- Abstract: Deep Neural Networks (DNNs) are increasingly deployed in cloud servers and autonomous agents due to their superior performance. The deployed DNN is either leveraged in a white-box setting (model internals are publicly known) or a black-box setting (only model outputs are known) depending on the application. A practical concern in the rush to adopt DNNs is protecting the models against Intellectual Property (IP) infringement. We propose BlackMarks, the first end-to-end multi-bit watermarking framework that is applicable in the black-box scenario. BlackMarks takes the pre-trained unmarked model and the owner’s binary signature as inputs. The output is the corresponding marked model with specific keys that can be later used to trigger the embedded watermark.

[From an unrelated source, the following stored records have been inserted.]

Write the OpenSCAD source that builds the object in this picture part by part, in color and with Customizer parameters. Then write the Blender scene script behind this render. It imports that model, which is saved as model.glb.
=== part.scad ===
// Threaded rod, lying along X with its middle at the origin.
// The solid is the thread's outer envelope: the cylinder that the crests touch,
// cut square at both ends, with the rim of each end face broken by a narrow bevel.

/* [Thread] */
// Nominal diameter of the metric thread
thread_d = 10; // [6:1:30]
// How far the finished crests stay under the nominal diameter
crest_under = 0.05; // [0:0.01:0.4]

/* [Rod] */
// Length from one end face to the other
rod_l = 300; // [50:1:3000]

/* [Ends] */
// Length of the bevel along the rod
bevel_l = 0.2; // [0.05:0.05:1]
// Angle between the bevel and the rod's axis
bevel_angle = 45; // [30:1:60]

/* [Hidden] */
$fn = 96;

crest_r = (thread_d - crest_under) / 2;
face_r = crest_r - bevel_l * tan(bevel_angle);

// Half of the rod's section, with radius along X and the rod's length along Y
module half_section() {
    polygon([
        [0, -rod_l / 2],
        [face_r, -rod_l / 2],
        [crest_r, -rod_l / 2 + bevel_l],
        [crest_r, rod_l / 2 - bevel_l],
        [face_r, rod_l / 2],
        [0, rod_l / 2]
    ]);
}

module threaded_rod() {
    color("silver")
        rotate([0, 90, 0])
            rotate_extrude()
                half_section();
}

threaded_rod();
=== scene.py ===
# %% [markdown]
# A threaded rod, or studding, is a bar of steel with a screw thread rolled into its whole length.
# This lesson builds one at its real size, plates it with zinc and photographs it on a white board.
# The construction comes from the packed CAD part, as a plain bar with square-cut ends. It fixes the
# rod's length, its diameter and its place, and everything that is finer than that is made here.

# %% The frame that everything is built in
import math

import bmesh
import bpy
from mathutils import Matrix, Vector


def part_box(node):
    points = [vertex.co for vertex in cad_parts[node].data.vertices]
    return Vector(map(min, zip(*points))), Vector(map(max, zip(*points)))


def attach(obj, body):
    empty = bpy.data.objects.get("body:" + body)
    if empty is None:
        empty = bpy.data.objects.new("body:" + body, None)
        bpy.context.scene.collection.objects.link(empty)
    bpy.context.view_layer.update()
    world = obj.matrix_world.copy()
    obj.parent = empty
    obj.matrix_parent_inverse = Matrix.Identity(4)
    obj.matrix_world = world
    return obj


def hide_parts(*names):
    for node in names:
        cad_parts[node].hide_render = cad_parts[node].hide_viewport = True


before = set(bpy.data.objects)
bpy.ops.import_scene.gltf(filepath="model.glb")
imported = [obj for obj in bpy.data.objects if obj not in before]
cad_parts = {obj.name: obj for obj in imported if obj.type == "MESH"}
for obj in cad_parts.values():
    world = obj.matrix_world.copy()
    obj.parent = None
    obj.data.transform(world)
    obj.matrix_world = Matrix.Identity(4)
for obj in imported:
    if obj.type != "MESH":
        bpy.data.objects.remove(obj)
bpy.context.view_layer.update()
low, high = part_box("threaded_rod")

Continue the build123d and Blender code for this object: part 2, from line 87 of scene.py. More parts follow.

To do so, BlackMarks first designs a model-dependent encoding scheme that maps all possible classes in the task to bit ‘0’ and bit ‘1’. Given the owner’s watermark signature (a binary string), a set of key image and label pairs is designed using targeted adversarial attacks. The watermark (WM) is then encoded in the distribution of output activations of the DNN by fine-tuning the model with a WM-specific regularized loss. To extract the WM, BlackMarks queries the model with the WM key images and decodes the owner’s signature from the corresponding predictions using the designed encoding scheme. We perform a comprehensive evaluation of BlackMarks’ performance on MNIST, CIFAR-10, ImageNet datasets and corroborate its effectiveness and robustness. BlackMarks preserves the functionality of the original DNN and incurs negligible WM embedding overhead as low as 2.054%.
- Keywords: Digital Watermarking, IP Protection, Deep Neural Networks
- TL;DR: Proposing the first watermarking framework for multi-bit signature embedding and extraction using the outputs of the DNN.